• **Work to complete**
Count the lines below that contain the word "axes", and report only that number.

• **Data in this exercise**
■ ■ ■ ■ ■
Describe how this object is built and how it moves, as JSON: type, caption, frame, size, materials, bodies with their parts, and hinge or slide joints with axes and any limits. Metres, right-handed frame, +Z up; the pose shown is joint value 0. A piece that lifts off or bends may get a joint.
■ ■ ■ ■ ■
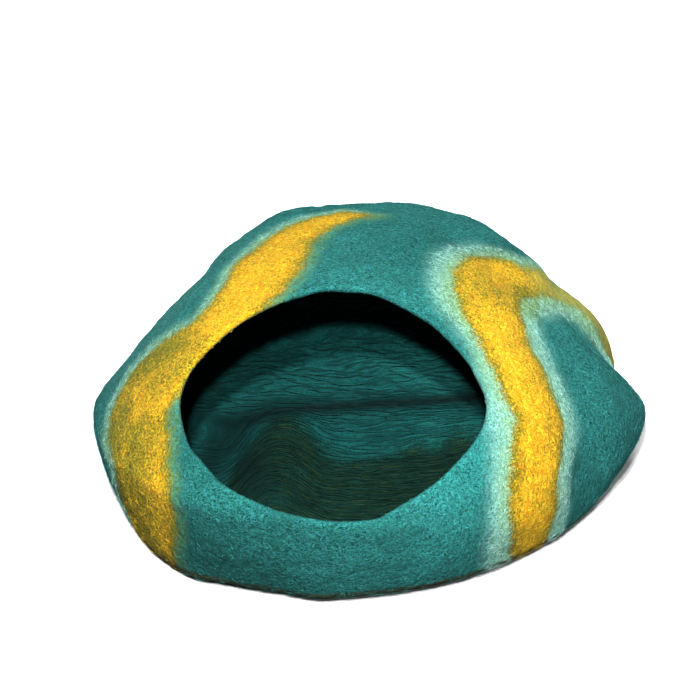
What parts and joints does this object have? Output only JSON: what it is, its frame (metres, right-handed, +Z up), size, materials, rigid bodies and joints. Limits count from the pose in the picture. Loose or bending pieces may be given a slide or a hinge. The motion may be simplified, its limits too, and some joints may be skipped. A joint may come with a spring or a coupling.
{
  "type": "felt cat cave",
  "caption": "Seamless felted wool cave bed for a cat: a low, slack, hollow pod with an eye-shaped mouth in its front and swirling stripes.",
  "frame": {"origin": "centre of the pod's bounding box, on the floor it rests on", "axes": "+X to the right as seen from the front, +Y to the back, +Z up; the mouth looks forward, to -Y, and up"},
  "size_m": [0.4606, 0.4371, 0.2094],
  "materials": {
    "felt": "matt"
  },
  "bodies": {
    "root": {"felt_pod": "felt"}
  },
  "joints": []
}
■ ■ ■ ■ ■
• **Worked solution**
2